Server "Deployment" with Flash Snaps

Server "Deployment" with Flash Snaps

While the number of bare metal servers (those running non-hypervisor) host operating system is currently declining, there remain significant challenges to system cloning including operational complexity and security risks.

During USB initiated cloning or installations there are risks from the use of USB media itself, the contradiction of USB booting which explicit bypasses UEFI mechanisms, potential human errors, the potential for security breaches in the clone bootstrap OS and application itself, and numerous other disadvantages. Network boots to clone are far less susceptible to media breaches but still involve a number of configuration choices and involve the potential risks of an automated installation of an undesired server.

Using iscsi remote boot can alleviate these challenges and improve the delivery process. Using a flash platform you can snap and re-deploy (re-name) an OS including hypervisors (ESXi for VMware, KVM, Hyper-V, etc.). Although the snap and volume create doesn't allow customization, it is easy to set aside a block of IPs and keep volumes with those (management) IP's ready for deployment, snap, connect the volume, and then instead of bootstraping, boot to the desired OS and change the management IP.

In addition to the speed of booting (relative to PXE or vs. cloning), the process is perfectly error free excluding only the manual steps of changing the IP address. Other benefits of a iscsi remote boot include the potential to use CHAP to eliminate the threat of rouge hardware, although that does require an additional step on the host prior to booting from iscsi. Another benefit is the ability to deploy upgrades by renaming and re-connecting volumes (rather than actually running software upgrades).

With container based architectures we are likely to see a resurgence in bare-metal OS deployments. Although iscsi remote boot offers a solution for the OS deployments, it could be a challenge for the creation of container overlay file systems. Certainly some vendors are building software to provide the file system container overlay for block (iscsi in this case) storage, but NAS based approaches offer a potentially more natural fit to the logic architectural of containers. That is a per container file system which operates using NAS (in the backend).

Whether the technology will shift entirely to NAS or become hybrid (boot from iscsi for host OS but run containers on NAS) remains to be seen. Either way NAS is likely to return from its "low perfomance" corner of the data center to a central position. Where block may typically be 75% to 85% today with 25% to 15% NAS, its seems clear that will reverse with containers to more like 70-80% NAS and 20% to 30% block, with the likely continued decrease in block overtime.

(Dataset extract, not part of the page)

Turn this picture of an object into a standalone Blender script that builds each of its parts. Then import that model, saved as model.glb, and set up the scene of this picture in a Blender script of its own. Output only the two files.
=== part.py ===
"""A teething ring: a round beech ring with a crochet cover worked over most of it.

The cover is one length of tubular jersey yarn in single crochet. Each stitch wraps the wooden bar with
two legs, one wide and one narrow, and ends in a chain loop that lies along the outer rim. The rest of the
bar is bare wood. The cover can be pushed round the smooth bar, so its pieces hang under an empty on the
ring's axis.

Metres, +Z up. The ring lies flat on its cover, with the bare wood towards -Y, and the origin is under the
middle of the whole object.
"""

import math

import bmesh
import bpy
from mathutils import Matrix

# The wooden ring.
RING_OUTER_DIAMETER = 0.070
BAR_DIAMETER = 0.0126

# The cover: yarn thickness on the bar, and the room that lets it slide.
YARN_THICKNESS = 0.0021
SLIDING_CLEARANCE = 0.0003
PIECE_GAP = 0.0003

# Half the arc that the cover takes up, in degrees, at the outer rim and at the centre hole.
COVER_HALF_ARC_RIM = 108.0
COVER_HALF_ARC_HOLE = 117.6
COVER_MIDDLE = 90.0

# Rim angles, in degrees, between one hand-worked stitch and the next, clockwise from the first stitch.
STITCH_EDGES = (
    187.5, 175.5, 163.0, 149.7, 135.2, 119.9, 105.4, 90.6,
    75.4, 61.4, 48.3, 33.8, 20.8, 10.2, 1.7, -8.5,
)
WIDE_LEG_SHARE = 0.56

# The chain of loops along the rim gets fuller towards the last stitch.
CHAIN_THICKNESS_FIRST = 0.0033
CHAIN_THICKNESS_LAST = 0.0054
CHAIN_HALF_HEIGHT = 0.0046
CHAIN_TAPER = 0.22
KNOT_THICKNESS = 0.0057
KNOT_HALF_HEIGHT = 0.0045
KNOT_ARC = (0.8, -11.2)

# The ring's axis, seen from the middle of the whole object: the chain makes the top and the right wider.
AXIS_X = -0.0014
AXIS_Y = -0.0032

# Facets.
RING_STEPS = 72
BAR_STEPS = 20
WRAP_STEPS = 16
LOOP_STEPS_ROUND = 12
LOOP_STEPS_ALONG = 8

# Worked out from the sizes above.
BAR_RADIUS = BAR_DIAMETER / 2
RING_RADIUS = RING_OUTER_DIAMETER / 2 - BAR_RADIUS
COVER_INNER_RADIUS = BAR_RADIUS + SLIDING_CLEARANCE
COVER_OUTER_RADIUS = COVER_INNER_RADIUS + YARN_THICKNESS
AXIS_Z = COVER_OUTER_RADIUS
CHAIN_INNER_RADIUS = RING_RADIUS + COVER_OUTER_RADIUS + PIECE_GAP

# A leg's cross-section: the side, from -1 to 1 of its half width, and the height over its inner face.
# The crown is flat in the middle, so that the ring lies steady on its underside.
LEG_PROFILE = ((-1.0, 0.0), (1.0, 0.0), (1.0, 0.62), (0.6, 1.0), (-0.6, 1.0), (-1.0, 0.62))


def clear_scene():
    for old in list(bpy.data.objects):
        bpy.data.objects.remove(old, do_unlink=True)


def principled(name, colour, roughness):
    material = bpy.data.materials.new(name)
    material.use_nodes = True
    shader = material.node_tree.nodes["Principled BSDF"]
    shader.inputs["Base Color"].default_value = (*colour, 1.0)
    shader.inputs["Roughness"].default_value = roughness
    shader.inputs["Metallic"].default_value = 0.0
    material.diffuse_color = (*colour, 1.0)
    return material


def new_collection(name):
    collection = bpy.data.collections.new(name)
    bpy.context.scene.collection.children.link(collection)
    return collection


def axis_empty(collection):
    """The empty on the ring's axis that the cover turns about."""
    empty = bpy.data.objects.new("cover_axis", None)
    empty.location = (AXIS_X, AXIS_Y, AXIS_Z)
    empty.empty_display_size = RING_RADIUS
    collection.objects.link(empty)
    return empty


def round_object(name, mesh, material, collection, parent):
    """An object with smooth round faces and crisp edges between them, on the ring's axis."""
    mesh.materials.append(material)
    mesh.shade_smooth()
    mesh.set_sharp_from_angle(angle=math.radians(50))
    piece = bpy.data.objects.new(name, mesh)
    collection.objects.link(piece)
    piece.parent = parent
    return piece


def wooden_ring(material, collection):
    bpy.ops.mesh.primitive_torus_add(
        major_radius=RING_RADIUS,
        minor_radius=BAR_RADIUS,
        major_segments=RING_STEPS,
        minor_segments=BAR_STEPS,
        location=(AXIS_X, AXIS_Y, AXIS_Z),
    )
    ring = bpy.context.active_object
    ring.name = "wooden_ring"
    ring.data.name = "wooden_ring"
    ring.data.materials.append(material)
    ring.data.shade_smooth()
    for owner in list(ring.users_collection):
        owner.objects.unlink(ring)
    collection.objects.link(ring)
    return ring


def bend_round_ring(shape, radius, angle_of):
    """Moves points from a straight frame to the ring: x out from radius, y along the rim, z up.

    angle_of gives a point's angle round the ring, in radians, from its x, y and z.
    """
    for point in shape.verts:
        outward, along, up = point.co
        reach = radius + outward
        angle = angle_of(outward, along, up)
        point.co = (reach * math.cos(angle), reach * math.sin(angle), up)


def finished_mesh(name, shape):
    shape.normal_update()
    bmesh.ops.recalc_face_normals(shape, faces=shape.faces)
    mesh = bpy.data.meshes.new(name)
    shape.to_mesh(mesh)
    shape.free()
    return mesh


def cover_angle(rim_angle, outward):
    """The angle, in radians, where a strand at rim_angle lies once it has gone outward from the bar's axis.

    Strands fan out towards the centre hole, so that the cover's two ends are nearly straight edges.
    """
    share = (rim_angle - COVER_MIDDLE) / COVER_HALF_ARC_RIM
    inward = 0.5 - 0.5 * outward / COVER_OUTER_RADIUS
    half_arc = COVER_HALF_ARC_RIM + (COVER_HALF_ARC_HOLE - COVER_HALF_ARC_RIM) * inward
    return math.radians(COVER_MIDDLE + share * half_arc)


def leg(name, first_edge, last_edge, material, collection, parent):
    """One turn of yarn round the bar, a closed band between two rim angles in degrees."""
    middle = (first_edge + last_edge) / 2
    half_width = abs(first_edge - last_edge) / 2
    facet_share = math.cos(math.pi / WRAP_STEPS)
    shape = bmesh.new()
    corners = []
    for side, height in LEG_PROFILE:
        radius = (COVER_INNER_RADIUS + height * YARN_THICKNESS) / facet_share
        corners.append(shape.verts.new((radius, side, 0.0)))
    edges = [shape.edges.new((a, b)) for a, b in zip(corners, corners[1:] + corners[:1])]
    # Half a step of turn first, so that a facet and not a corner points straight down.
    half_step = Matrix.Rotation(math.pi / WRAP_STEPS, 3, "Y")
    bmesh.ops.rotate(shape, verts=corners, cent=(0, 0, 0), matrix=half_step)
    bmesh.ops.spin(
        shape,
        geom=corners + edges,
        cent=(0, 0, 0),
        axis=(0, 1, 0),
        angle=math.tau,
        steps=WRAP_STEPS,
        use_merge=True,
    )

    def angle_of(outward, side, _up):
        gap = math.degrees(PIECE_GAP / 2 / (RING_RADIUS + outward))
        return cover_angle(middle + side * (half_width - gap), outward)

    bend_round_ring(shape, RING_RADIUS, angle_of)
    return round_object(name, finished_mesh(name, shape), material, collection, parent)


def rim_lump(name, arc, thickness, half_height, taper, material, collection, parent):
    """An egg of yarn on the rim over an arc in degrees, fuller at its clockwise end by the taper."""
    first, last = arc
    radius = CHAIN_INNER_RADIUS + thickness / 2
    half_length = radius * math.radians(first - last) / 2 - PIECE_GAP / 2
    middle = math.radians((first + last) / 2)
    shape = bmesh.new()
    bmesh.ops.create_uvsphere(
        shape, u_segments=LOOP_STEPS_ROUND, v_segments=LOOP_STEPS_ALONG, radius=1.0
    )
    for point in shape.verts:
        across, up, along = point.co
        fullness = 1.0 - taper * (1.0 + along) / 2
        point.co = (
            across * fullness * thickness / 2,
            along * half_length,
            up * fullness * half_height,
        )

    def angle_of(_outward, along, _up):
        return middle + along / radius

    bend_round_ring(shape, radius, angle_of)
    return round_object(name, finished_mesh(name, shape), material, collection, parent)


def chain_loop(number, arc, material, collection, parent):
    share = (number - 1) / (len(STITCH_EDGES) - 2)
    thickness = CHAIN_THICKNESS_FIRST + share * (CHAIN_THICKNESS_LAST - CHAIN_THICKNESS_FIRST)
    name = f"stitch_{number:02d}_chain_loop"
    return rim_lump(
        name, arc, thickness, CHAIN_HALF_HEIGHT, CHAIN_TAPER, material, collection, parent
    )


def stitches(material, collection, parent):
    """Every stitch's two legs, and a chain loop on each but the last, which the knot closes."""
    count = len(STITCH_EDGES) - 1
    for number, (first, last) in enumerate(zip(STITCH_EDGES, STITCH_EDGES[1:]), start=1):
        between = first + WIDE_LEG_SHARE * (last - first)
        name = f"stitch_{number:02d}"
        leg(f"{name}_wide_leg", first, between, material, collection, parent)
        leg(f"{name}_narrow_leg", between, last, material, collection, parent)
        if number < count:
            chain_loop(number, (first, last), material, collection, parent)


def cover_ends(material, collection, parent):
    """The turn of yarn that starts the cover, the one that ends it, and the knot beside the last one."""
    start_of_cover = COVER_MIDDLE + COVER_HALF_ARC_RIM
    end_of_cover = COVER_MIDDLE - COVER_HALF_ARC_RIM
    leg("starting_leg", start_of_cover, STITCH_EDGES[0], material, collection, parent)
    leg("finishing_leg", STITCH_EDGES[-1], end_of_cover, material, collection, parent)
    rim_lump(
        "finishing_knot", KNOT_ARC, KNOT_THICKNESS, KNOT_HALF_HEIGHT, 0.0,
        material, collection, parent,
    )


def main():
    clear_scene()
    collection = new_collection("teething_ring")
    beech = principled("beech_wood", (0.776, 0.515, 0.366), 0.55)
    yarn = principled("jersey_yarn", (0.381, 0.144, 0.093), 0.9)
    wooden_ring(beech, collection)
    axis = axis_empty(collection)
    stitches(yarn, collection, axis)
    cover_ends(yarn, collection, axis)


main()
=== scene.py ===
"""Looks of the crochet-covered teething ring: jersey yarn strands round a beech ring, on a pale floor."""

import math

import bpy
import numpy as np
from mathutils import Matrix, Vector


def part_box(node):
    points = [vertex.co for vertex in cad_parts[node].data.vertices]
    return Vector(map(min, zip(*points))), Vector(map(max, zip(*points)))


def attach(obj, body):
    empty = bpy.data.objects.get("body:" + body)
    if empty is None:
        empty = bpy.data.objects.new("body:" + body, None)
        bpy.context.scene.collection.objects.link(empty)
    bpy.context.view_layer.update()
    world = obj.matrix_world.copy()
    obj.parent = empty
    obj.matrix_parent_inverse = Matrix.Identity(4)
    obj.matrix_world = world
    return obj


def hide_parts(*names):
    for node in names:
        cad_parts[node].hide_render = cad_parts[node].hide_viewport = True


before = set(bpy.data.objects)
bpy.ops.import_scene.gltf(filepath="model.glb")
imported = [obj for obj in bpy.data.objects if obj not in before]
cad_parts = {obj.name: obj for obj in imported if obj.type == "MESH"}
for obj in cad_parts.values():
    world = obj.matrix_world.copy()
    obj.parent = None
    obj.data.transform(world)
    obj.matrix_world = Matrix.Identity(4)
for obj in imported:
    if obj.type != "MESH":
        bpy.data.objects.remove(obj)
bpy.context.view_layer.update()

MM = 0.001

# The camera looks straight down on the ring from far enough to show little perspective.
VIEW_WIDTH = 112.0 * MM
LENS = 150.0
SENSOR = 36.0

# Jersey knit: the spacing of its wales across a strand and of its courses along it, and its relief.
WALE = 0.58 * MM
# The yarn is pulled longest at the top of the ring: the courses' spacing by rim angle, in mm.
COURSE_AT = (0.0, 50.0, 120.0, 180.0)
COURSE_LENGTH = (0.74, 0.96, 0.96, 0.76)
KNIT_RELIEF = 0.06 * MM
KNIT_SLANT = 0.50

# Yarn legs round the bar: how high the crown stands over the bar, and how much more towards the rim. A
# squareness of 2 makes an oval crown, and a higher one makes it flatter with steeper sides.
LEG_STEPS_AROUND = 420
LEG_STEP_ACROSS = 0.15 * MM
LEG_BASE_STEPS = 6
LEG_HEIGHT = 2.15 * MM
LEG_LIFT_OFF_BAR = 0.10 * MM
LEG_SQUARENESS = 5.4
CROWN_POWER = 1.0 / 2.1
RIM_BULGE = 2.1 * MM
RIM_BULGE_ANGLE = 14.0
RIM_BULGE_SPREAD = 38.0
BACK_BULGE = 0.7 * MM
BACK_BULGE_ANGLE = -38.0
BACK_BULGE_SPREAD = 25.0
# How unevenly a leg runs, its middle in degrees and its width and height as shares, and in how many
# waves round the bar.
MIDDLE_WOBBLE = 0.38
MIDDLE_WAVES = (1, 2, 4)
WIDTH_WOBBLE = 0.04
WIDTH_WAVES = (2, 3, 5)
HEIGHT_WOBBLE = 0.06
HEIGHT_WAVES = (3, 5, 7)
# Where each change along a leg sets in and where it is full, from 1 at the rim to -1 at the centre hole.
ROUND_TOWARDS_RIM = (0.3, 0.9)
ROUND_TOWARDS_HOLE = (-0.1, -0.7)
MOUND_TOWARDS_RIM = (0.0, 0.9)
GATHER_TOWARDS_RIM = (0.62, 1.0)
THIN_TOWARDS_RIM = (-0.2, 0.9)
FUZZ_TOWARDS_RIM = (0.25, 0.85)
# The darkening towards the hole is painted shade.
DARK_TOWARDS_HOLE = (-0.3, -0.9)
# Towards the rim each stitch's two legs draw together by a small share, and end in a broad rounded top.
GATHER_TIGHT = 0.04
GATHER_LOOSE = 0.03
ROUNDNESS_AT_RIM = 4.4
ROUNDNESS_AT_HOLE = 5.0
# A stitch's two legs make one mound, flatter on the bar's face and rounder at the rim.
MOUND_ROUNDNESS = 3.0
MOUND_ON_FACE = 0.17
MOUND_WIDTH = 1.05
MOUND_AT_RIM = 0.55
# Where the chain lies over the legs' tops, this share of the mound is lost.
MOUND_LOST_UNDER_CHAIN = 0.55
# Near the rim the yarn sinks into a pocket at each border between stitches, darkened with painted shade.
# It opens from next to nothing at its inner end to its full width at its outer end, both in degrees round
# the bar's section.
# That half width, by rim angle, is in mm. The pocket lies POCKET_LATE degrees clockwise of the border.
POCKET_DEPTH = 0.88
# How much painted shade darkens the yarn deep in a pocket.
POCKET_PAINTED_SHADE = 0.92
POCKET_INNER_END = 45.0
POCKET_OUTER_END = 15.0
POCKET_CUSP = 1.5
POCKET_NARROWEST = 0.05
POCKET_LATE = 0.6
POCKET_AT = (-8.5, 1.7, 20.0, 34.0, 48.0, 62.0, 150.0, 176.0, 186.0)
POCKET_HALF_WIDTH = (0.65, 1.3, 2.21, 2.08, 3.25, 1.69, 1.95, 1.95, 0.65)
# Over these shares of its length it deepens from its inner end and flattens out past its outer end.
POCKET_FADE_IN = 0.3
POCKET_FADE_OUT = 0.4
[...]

While flash hardware gets most of the credit, the hidden heroes are Ethernet and PCIe. Both in price and performance Ethernet can now perform -- at speed easily better than SAS or SATA, IO throughput of 10Gbps (at least) if not 40Gbps to 100Gbps (depending on the network interface cards used on the servers and the storage arrays, the number of PCIe lanes used, but also on the hash mechanisms of multipath forwarding algorithm(s) used for iscsi forwarding. While the most reliable and secure implementations remain a bit tricky, the trade off in power, space, efficiency, easy of use, and cost -- clearly demonstrate that by ALL of these measures flash over 10G/40G/100G is the only viable scale option.

Still block has years of life left in it and the benefits of a flash block platform are immediate today. Automated provisioning, elasticity of volumes, use of Ethernet based transport, IO performance, and not least power and space density make it worth the transition even if you are not ready for NAS.